Gilbert Achcar : Retour sur la question religieuse

Gilbert Achcar convoque Karl Marx pour analyser l’islamisme.

Denis Sieffert  • 28 mai 2015 abonné·es

Tous ceux qui ne comprennent rien à la question religieuse, tous ceux qui croient qu’il faut être violemment antireligieux pour être vraiment athée, et ceux qui se croient « marxistes » en insultant les croyants devraient lire le livre de Gilbert Achcar ! Spécialiste du monde arabe, celui-ci nous propose à point nommé une lecture rigoureuse de Marx sur ces questions aujourd’hui si passionnelles quand il s’agit de l’islam. « Si l’on veut que le peuple se débarrasse de toute illusion sur son état, écrit Achcar en citant Marx, il faut changer fondamentalement son état réel en un état qui n’a plus besoin d’illusions. » Autrement dit, c’est à la question sociale, au sens large du terme, qu’il faut s’attaquer, et rien ne sert de vitupérer l’idée religieuse, surtout quand cette offensive idéologique vise à absoudre les politiques antisociales ou à nous en détourner. « La critique du ciel se transforme ainsi en critique de la terre », résumait superbement Marx.

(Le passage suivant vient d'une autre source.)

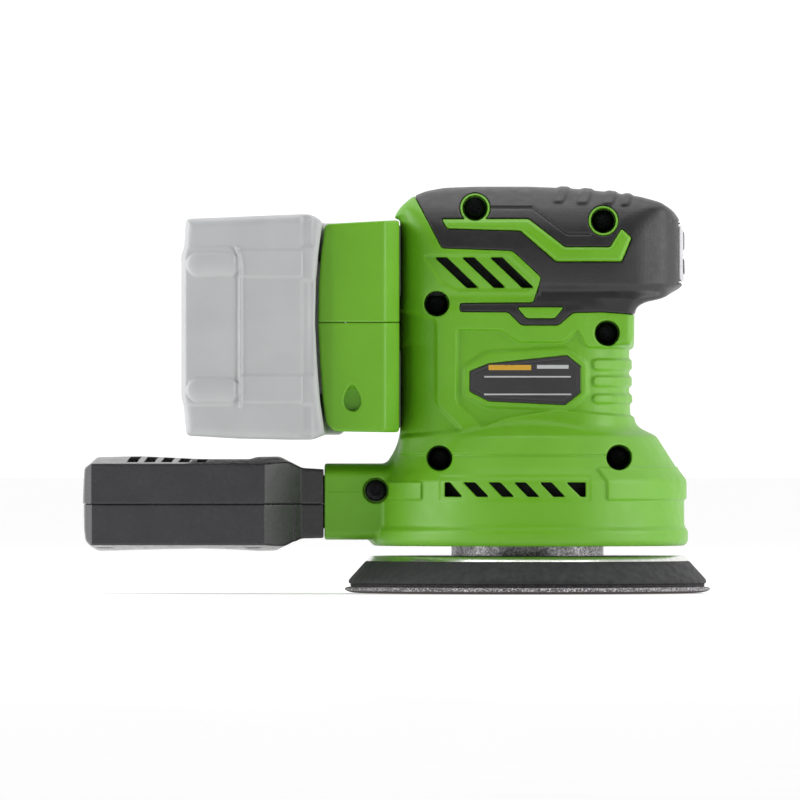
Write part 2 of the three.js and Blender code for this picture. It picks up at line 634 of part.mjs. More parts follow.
function addCollar() {
  const outline = corners([
    [COLLAR_FRONT, 55], [COLLAR_FRONT, 127.3], [-69.4, 125.8], [-70.9, 116], [-71.8, 104],
    [COLLAR_BACK, 92], [-71.2, 78], [-70.3, 66], [-69, 57.2], [-67, 55.3],
  ]);
  const [chamferLength, chamferDepth] = [5.4, 8];
  const plan = corners([
    [COLLAR_BACK - 1, COLLAR_NEAR], [COLLAR_FRONT - chamferLength, COLLAR_NEAR],
    [COLLAR_FRONT, COLLAR_NEAR + chamferDepth], [COLLAR_FRONT, COLLAR_FAR - chamferDepth],
    [COLLAR_FRONT - chamferLength, COLLAR_FAR], [COLLAR_BACK - 1, COLLAR_FAR],
  ]);
  const gasketSeat = COLLAR_FRONT - 2.1;
  const gasketOutline = margin => rounded([
    [-27 - margin, 56.5 - margin], [27 + margin, 56.5 - margin],
    [27 + margin, 125.5 + margin], [-27 - margin, 125.5 + margin],
  ], 4);
  const outer = common(prism('side', outline, COLLAR_NEAR, COLLAR_FAR), prism('plan', plan, 50, 130));
  const [neckLow, neckHigh] = around(RAIL_MIDDLE, NECK_HALF_HEIGHT + GAP);
  const [flangeLow, flangeHigh] = around(RAIL_MIDDLE, FLANGE.halfHeight + GAP);
  const near = COLLAR_NEAR + 3.4;
  const hollow = union(
    block([-80, near, neckLow], [FLANGE.back, 60, neckHigh]),
    block([FLANGE.back - GAP, near, flangeLow], [FLANGE.front + GAP, 60, flangeHigh]),
    block([FLANGE.front, COLLAR_NEAR + 8.6, 59.5], [gasketSeat - WALL, COLLAR_FAR - 9, 122]),
    block([-52, -13, 80], [-40, 13, 104]),
    prism('front', gasketOutline(GAP), gasketSeat, COLLAR_FRONT + 1),
  );
  const screwAxis = [-60.4, 65.5];
  const screwSpace = union(
    bar('y', 3.4, -70, -36, screwAxis, 16),
    bar('y', 1.7, -40, -20, screwAxis, 12),
  );
  const flangeWay = block([-80, near, flangeLow], [-62.6, 60, 130]);
  const post = cut(common(bar('y', 5.2, COLLAR_NEAR, -22, screwAxis, 16), outer), flangeWay);
  const whole = cut(union(cut(outer, hollow), post), screwSpace);
  place('collar_upper', common(whole, block([-80, -50, COLLAR_SEAM + GAP / 2], [-40, 50, 140])), GREEN);
  place('collar_lower', common(whole, block([-80, -50, 40], [-40, 50, COLLAR_SEAM - GAP / 2])), GREEN);
  place('collar_screw', screw(12, 2.9, 1.4), DARK_STEEL, {
    position: [screwAxis[0], -36 - GAP, screwAxis[1]],
  });

  place('collar_gasket', cut(
    prism('front', gasketOutline(0), gasketSeat + GAP, TRUNK_BACK - GAP),
    block([-60, -16, 77], [-40, 16, 107]),
  ), RUBBER);

  const body = block([FLANGE.front + 2 * GAP, -22, 76], [gasketSeat - WALL - GAP, 18, 105]);
  const blades = [-1, 0, 1].map(i => {
    const z = RAIL_MIDDLE + i * TERMINAL_PITCH;
    return block([FLANGE.back + 0.6, -31, z - 0.5], [FLANGE.front + 1, -14, z + 0.5]);
  });
  place('terminal_block', union(body, ...blades), DARK_PLASTIC);
}

// ---------------------------------------------------------------- battery pack

const LATCH = { back: -96, front: -81, halfHeight: 14 };

function addBattery() {
  const outline = corners([
    [PACK_SEAM - 17, PACK_BOTTOM + 1.4], [PACK_SEAM, PACK_BOTTOM + 0.5], [-82, PACK_BOTTOM],
    [PACK_FRONT, PACK_BOTTOM],
    [PACK_FRONT, 128.8], [-78, PACK_TOP], [PACK_SEAM, 128.4], [PACK_SEAM - 17, 127.7], [-118.2, 125.6],
    [PACK_BACK, 115], [PACK_BACK, 66], [-118.2, 55.8],
  ]);
  const plan = rounded([
    [PACK_BACK, PACK_NEAR], [-60, PACK_NEAR], [-60, PACK_FAR], [PACK_BACK, PACK_FAR],
  ], 6);
  const body = depth => common(
    prism('side', inset(outline, depth), PACK_NEAR + depth, PACK_FAR - depth),
    prism('plan', inset(plan, depth), 40, 140),
  );
  const endBlock = block([-80, COLLAR_FAR + GAP, 54], [-63, PACK_FAR, 126.8]);
  const [neckLow, neckHigh] = around(RAIL_MIDDLE, NECK_HALF_HEIGHT);
  const [flangeLow, flangeHigh] = around(RAIL_MIDDLE, FLANGE.halfHeight);
  const foot = union(
    block([PACK_FRONT - 1, COLLAR_NEAR + 6, neckLow], [FLANGE.front, COLLAR_FAR + 2, neckHigh]),
    block([FLANGE.back + GAP, COLLAR_NEAR + 6, flangeLow], [FLANGE.front, COLLAR_FAR + 2, flangeHigh]),
  );
  const slots = [-1, 0, 1].map(i => {
    const z = RAIL_MIDDLE + i * TERMINAL_PITCH;
    return block([FLANGE.back - 1, -50, z - 1.2], [FLANGE.front + 1, -12, z + 1.2]);
  });
  const footHollow = block([PACK_FRONT - 6, -8, 73], [FLANGE.back + 1.4, 40, 108]);
  const latchHole = block(
    [LATCH.back - GAP, PACK_FAR - 5, RAIL_MIDDLE - LATCH.halfHeight - GAP],
    [LATCH.front + GAP, PACK_FAR + 5, RAIL_MIDDLE + LATCH.halfHeight + GAP],
  );
  const whole = cut(union(body(0), endBlock, foot), body(WALL), ...slots, footHollow, latchHole);
  const outerSide = block([-130, -60, 40], [PACK_SEAM - GAP / 2, 70, 140]);
  const innerSide = block([PACK_SEAM + GAP / 2, -60, 40], [-50, 70, 140]);
  place('battery_outer_case', common(whole, outerSide), PALE_PLASTIC);
  place('battery_inner_case', common(whole, innerSide), PALE_PLASTIC);

  const cell = solid(new THREE.LatheGeometry([
    point(0, 0), point(CELL_RADIUS - 0.6, 0), point(CELL_RADIUS, 0.6),
    point(CELL_RADIUS, CELL_LENGTH - 2.6), point(CELL_RADIUS - 0.8, CELL_LENGTH - 1.2),
    point(4, CELL_LENGTH - 1.2), point(4, CELL_LENGTH),
    point(0, CELL_LENGTH),
  ], 18));
  const [outerRow, innerRow, cellPitch, middleCell] = [-105, -87.6, 20.4, 4.4];
  for (let i = 0; i < 5; i += 1) {
    const flipped = i % 2 === 1;
    const start = PACK_MIDDLE + (flipped ? 0.5 : -0.5) * CELL_LENGTH;
    place(`battery_cell_${i + 1}`, cell, finish(0x3b6ea8, 0.4), {
      position: [flipped ? innerRow : outerRow, middleCell + (i - 2) * cellPitch, start],
      rotation: [flipped ? -Math.PI / 2 : Math.PI / 2, 0, 0],
    });
  }
  place('battery_board', block([-74, -6, 75], [-72.4, 38, 106]), BOARD_GREEN);

  const cap = block(
    [LATCH.back, PACK_FAR - 4, RAIL_MIDDLE - LATCH.halfHeight],
    [LATCH.front, PACK_FAR + 1.4, RAIL_MIDDLE + LATCH.halfHeight],
  );
  const dishes = [-1, 0, 1].map(i => bar('x', 3, -100, -70, [PACK_FAR + 3.2, RAIL_MIDDLE + i * 7], 16));
  place('battery_latch', cut(cap, ...dishes), DARK_PLASTIC);
}

// ---------------------------------------------------------------- dust box

const SPIGOT = { end: -59.5, halfWidth: 14.6, bottom: 22.2, top: 40.2, wall: 1.8 };

function addDustBox() {
  const side = corners([
    [-147, 14], [-90, 14], [-77.6, 18.9], [BOX_NECK_END, 18.9], [BOX_NECK_END, 42.2], [-77.4, 42.4],
    [-86, 46.8], [-93, 46.5], [-101, 45.7], [-112, 45.7], [-133, 46.9], [-147.6, 46.4], [-149.6, 44.2],
    [-152, 42.5], [BOX_BACK, 31], [-152, 18], [-149.8, 15.6],
  ]);
  const plan = corners(mirroredOutline([
    [BOX_BACK, 20], [BOX_BACK + 2, 26], [BOX_BACK + 6, BOX_HALF_WIDTH], [-92, BOX_HALF_WIDTH], [-78, 19.6],
    [BOX_NECK_END, 19.2],
  ]));
  const front = rounded([
    [-BOX_HALF_WIDTH, 13.9], [BOX_HALF_WIDTH, 13.9], [BOX_HALF_WIDTH, 47], [-BOX_HALF_WIDTH, 47],
  ], 6);
  const shape = depth => common(
    prism('side', inset(side, depth), -40, 40),
    prism('plan', inset(plan, depth), 0, 60),
    prism('front', inset(front, depth), -160, -60),
  );
  const spigotOutline = depth => rounded([
    [-SPIGOT.halfWidth + depth, SPIGOT.bottom + depth], [SPIGOT.halfWidth - depth, SPIGOT.bottom + depth],
    [SPIGOT.halfWidth - depth, SPIGOT.top - depth], [-SPIGOT.halfWidth + depth, SPIGOT.top - depth],
  ], 4);
  const spigot = prism('front', spigotOutline(0), BOX_NECK_END - 2, SPIGOT.end);
  const vents = Array.from({ length: 5 }, (_, i) => {
    const x = -134.6 + i * 5.9;
    return block([x - 2, -19, 42], [x + 2, 19, 50]);
  });
  const whole = cut(
    union(shape(0), spigot), shape(2.1), prism('front', spigotOutline(SPIGOT.wall), -80, -50), ...vents,
  );
  const upperSide = block([-160, -40, BOX_SEAM + GAP / 2], [-50, 40, 60]);
  const lowerSide = block([-160, -40, 0], [-50, 40, BOX_SEAM - GAP / 2]);
  place('dust_box_upper', common(whole, upperSide), DARK_PLASTIC);
  place('dust_box_lower', common(whole, lowerSide), DARK_PLASTIC);

  const seal = cut(
    prism('front', inset(spigotOutline(0), -1.5), -67, -63.6),
    prism('front', inset(spigotOutline(0), -GAP), -70, -60),
  );
  place('dust_box_seal', seal, RUBBER);

  const pleats = 12;
  const pitch = 3.5;
  const upper = [];
  const lower = [];
  for (let i = 0; i <= pleats; i += 1) {
    const x = -142 + i * pitch;
    const crest = i % 2 === 0 ? 42.6 : 35.5;
    upper.push([x, crest]);
    lower.unshift([x, crest - 1.6]);
  }
  place('dust_filter', prism('side', corners([...upper, ...lower]), -24, 24), finish(0xd9d6cc, 0.95));
}

addHousing();
addScrews();
addNose();
addController();
addMotor();
addRotor();
addFloor();
addPad();
addCollar();
addBattery();
addDustBox();

export default sander;
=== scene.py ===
"""A cordless orbital sander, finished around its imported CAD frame.

Mouldings are modelled as signed distance fields in millimetres, in the CAD's own coordinates, and
turned into meshes here. Round metal and pad parts are turned profiles.
"""
import math

import bmesh
import bpy
import numpy as np
from mathutils import Matrix, Vector


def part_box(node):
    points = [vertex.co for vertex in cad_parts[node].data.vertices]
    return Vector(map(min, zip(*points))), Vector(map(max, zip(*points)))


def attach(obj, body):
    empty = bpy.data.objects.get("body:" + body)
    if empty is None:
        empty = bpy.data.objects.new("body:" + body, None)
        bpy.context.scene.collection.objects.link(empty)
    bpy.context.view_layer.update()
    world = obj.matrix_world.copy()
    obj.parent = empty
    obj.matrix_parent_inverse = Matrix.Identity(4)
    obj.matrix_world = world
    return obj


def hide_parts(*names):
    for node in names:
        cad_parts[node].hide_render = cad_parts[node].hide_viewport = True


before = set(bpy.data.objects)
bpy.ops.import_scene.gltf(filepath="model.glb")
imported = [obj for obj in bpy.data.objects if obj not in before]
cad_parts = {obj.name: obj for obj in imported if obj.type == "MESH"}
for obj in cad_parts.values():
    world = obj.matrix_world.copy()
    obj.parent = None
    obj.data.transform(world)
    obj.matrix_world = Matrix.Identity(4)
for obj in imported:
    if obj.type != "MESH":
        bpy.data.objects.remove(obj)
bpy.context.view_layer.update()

MM = 0.001
GAP = 0.06                       # half of the parting line between the housing halves, mm
SEAM_GAP = 0.08                  # the same between an upper and a lower shell
COARSER = 1.0


# ---------------- places taken from the frame

def box(node):
    """The node's lowest and highest corners at rest, in millimetres."""
    low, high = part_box(node)
    return np.array(low) / MM, np.array(high) / MM


def centre(node):
    low, high = box(node)
    return (low + high) / 2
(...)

S’appuyant sur cette analyse, Achcar montre comment, au gré de l’histoire, l’islam puis l’islamisme sont devenus des instruments de résistance au colonialisme. Mais aussi comment l’anticolonialisme islamique est devenu un anti-occidentalisme, et bientôt, par glissements successifs, hostilité à tout ce qui n’est pas islam radical. On comprend ici le contresens de l’islamophobie, même à supposer qu’elle ne soit pas le masque d’un racisme anti-arabe mais un combat sincère pour déprendre des populations de la religion. On en revient toujours à l’antagonisme entre idéalisme et matérialisme. Mais Achcar met aussi en garde son lecteur contre une islamophilie qui puise au fond dans le même creuset que l’islamophobie, c’est-à-dire dans un orientalisme essentialisé, comme si le progressisme n’avait pas, dans le monde arabe, d’autre voie qu’islamiste. C’est une chose de constater que l’islamisme radical s’est nourri de la lutte anticoloniale, c’en est une autre d’affirmer qu’il est (ou peut être) intrinsèquement progressiste. À ne pas confondre avec la possibilité d’un  « islam progressiste arabe », idée à laquelle Achcar dit souscrire. Dans cette critique contre ce qu’il nomme « l’orientalisme à rebours », il égratigne – et même un peu plus – des spécialistes aussi éminents qu’Olivier Roy ou François Burgat. Ce qui mériterait un autre débat. Ce à quoi on peut souscrire, en tout cas, c’est à l’idée qu’il n’y a pas de fatalité islamiste, ni même de fatalité religieuse, dans le monde arabe. L’islamisme est un produit de l’histoire qui a pu se parer du masque de la résistance la plus extrême, et aujourd’hui monstrueuse, aux convoitises occidentales, ou soviétiques en Afghanistan. Un processus qui est passé par l’élimination des gauches arabes, à laquelle les puissances occidentales ont largement contribué.